TRACT – Juchée sur la pointe Nord de l’île, la grande mosquée de Saint-Louis dont l’édification suscita plusieurs remous, est la seule au monde à disposer d’une cloche et d’un cadran d’horloge.
La ville de Saint-Louis conserve de très nombreuses maisons, typiques de l’époque coloniale, avec leur façade de chaux, leur double toiture en tuile, leur balcon en bois et leur balustrade en fer forgé.
Quartier nord de Saint-Louis, au sud de l’avenue Jean Mermoz, la grande mosquée tendue de beige intrique.
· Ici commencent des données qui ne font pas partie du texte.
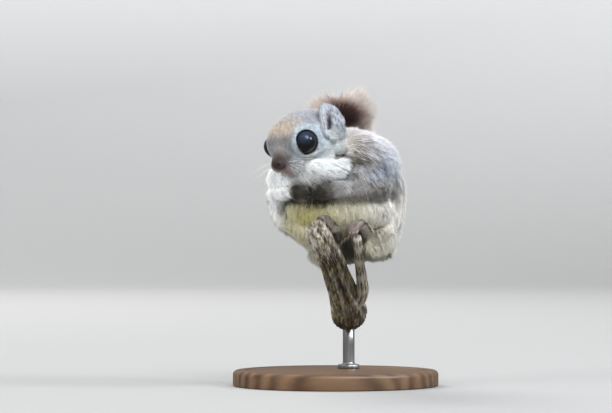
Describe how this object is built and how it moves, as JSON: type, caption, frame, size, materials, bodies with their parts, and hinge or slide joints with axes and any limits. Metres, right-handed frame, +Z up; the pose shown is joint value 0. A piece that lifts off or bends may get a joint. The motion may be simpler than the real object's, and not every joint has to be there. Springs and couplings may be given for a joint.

Remarquable par ses deux minarets carrés au dessus d’un toit de tuiles à double pente, elle a cette curiosité de posséder une cloche dans le minaret de gauche. Autrefois reliée à l’horloge de la mosquée, cette cloche, encore visible de nos jours, carillonnait pour annoncer les heures de prière.
Ce fait pour le moins insolite, s’explique selon la tradition orale, par l’opposition farouche de la communauté des mulâtres de la ville à l’édification de la mosquée. Elle ne cédera qu’après avoir posé deux conditions : la construction de la mosquée en dehors de la ville et l’installation d’une cloche pour annoncer les heures de prières. Ce, pour bannir les appels du muezzin. « Faux ! », rétorque Serigne Amadou Dieng.
Pour ce doyen de 84 ans, imam des 5 prières (comprenez les 5 prières de la journée), cette version est totalement erronée. Trouvé dans la chambre qui lui sert de refuge dans l’enceinte de la mosquée, le vieil homme cloué au lit par une sévère maladie, tente une esquisse d’explication dans une voix saccadée.
Dans un ensemble wax bariolé, les jambes implacablement soudées au sol par une paralysie récente, la voix pâteuse et hachée, le grabataire qui capitalise 75 ans d’existence au sein de la mosquée, confie : « Je fais partie des murs de cette mosquée pour y avoir fait toutes mes humanités. J’étudiais le Coran ici avec mon père. Cette cloche ne carillonnait pas pour annoncer les heures de prière. Elle sonnait plutôt pour donner l’heure. Pour la prière, le muezzin appelait les fidèles par le « nodd » (appel à la prière du muezzin). Il est vrai que du temps de la colonisation, les manifestations étaient interdites entre 12 h et 14 h, mais l’appel à la prière se faisait toujours via le muezzin. »
À quelle version se fier ? Seul le colon, absent le plus présent aujourd’hui dans la vieille ville, peut en témoigner. Si la présence de la cloche nourrit toutes les polémiques, l’édification de la mosquée, elle, réussit à faire l’unanimité. Même si la version orale s’oppose, à un paragraphe près, à celle plus scientifiquement historique.